Saturday, October 23, 2010

Restorative justice in Oakland-another view.


A friend of mine has taken restorative justice training in Oakland, California-a city so infested with criminals of every stripe that people are willing to try any remedy no matter how sketchy.

Here's the response I might have made, had I the disrespect to embarrass her on facebook. I like her a lot better than that.

I was trained as a mediator by the Iowa Mediation Service and I have also observed the practice of restorative justice in action. There are legal rights and responsibilities afoot that I am painfully aware of because of my training in my day job that many people I trained with, being drawn from the clergy and the field of social work are only dimly aware of.

I have defended and prosecuted a number of people in the 17 years I have had a law license. I have also seen compulsory mediation used to bludgeon parties into a settlement, most often one that strips women of their legal rights in dissolution of marriage proceedings-because of the dimly perceived set of legal rights and responsibilities I mentioned.

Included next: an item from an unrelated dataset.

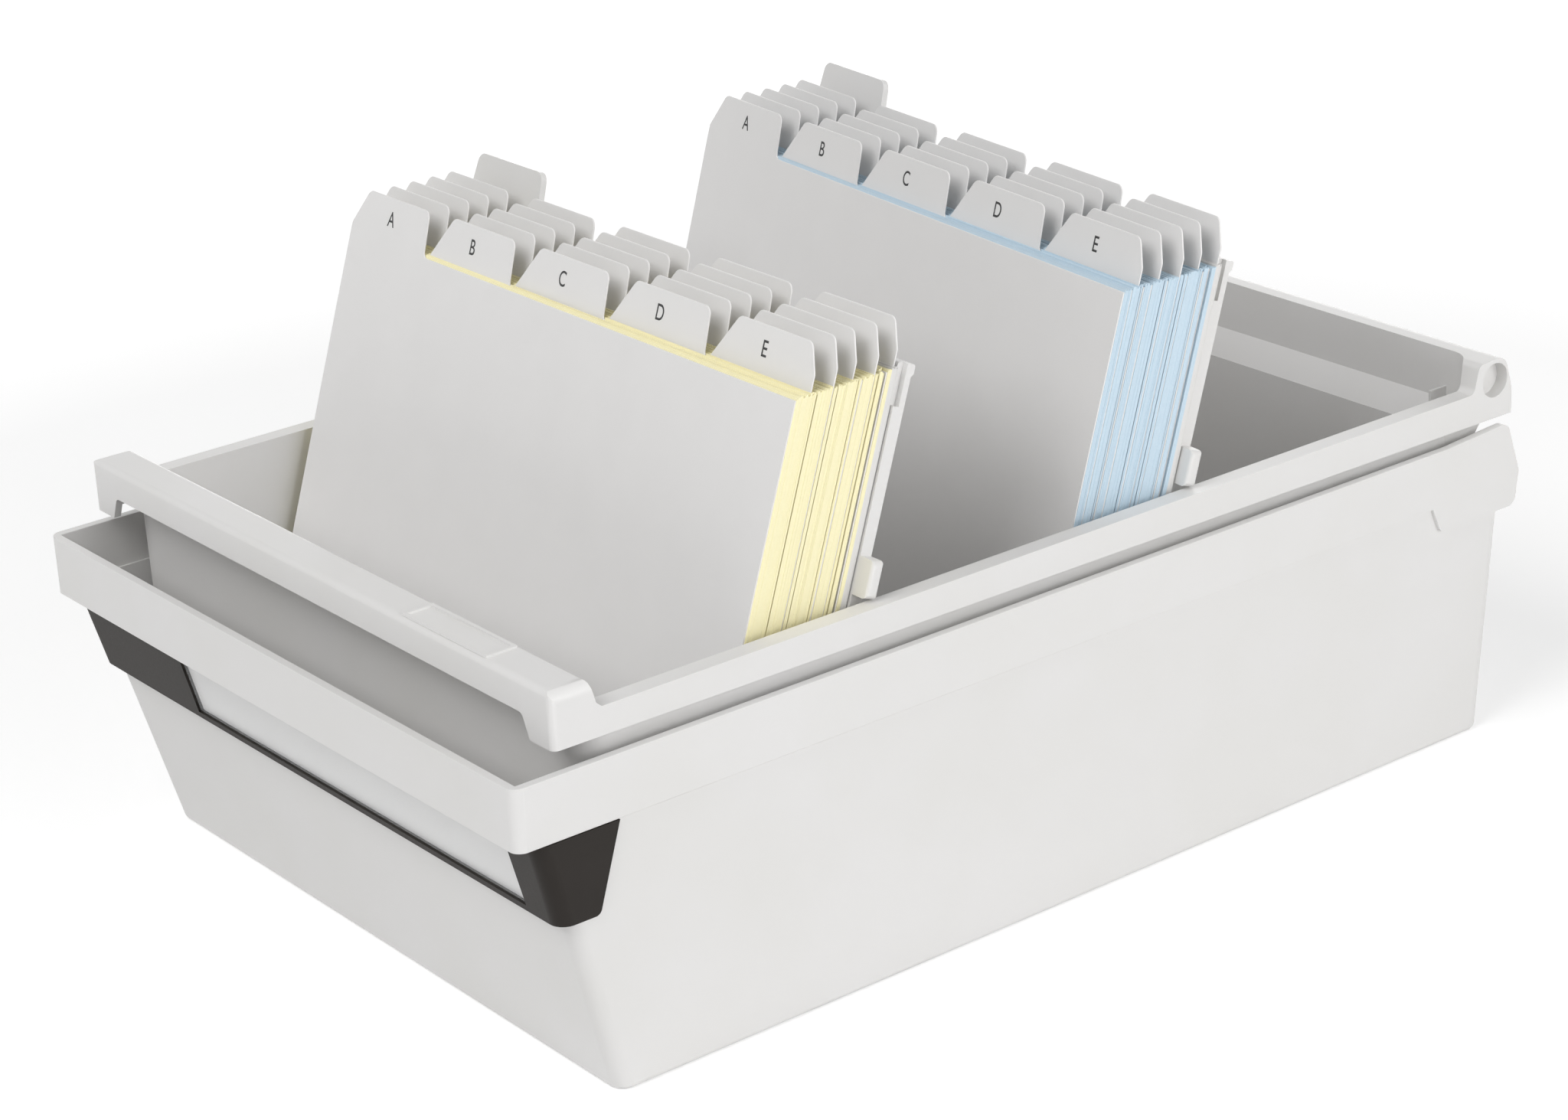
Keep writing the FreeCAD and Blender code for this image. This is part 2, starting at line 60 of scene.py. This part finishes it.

In the main, we do not throw away lives involved in criminality of a violent kind-they do it to themselves, just as a reasonably intelligent mouse who knows the dangers of the mousetrap because he's heard of it from other mice who may have survived nevertheless makes a run at the cheese on the pan. Some mice go in for bravado and some use finesse and they both manage to pull it off a few times which gives them the mistaken notion that they can repeat the process indefinitely. By the time the mice face the cat, they've already compiled a body of experience and folklore that makes the entire reclamation project problematic-they've already succeeded and think they can do it again if they con the rest of us-which they also know that they can do.

People who practice the criminal arts, in the main, are good examples of Jeremy Bentham's principle in action-they'll sacrifice anything and anyone for pleasure and they'll do anything and everything, no matter how dishonest, to avoid punishment. That means they'll lie to you, to me, to their attorneys and counselors, their parents if they've got em, and always to the cops whose job it is to protect saps like you and me from people like them.

A case we heard about took place in Texas. A man had assaulted and murdered a woman, he was convicted and sentenced to prison, and a restorative justice proceeding was instituted, conducted by a social worker. As part of that, the murderer had to describe in detail what he'd done to the victim's father.
And so he did but it occurred to the father of the victim that the criminal was describing not the murder of his daughter, but the murder of another woman entirely. The proceeding had been videotaped, and that later formed part of the evidence that solved a cold case because the murderer was so dismissive of the rest of us-no matter how well meaning- that he couldn't even bother to keep his victims straight.

Friday, October 15, 2010

Supremes Clarify Heemstra rule


State v. Millbrook, no. 07-0309 (Iowa Sept. 17, 2010)

This recent decision's gone a long way toward clarifying the felony murder doctrine as modified in State v. Heemstra. If you recall, when the predicate felony is merged into the homicide, it cannot serve as the predicate felony that triggers the felony murder rule,

Confused? Read on.

Millbrook was convicted in The Kingdom of Scott of felony murder in which a nineteen year old bystander was killed. Here's what happened.

On the evening of August 19, 2006, an outdoor party was in progress at which the victim, Vincelina Howard, was attending. Parenthetically, the Howard family is no stranger to law enforcement in the Quad Cities and one of their members had recently been sentenced to the whole megillah for various offenses.

A minivan rolled by and the occupants opened fire. Vincelina was struck by a bullet and died shortly thereafter.

Millbrook had attended a memorial earlier that day for one of his friends who had been killed in a drive by shooting. Together with fellow travelers Bogan, Lobley, and White, they set out to find one Stevie West, who, it was thought, had been involved in gunplay in Rock Island. Spotting West on the bridge, they followed him to the vicinity of the Howard family party.

The door of the minivan slid open and all four occupants fired their weapons into the crowd.

Millbrook and the others were apprehended and Millbrook was convicted under a felony murder theory. Millbrook argued for reversal in light of the Heemstra decision wherein it was found that the predicate felony (in that case, willful injury) must be separate and distinct from the act that caused the victim's death. Millbrook argued that the crime of intimidation with a dangerous weapon merged into the homicide.

Evidence that Millbrook opened the door to the minivan and that White reached across and opened fire supported the theory that Millbrook aided and abetted White's crime before he had opened fire himself.

The takehome's clear. The conduct of the offender must be carefully examined for potential independent criminal liability that can serve as the predicate felony so as to avoid the application of Heemstra.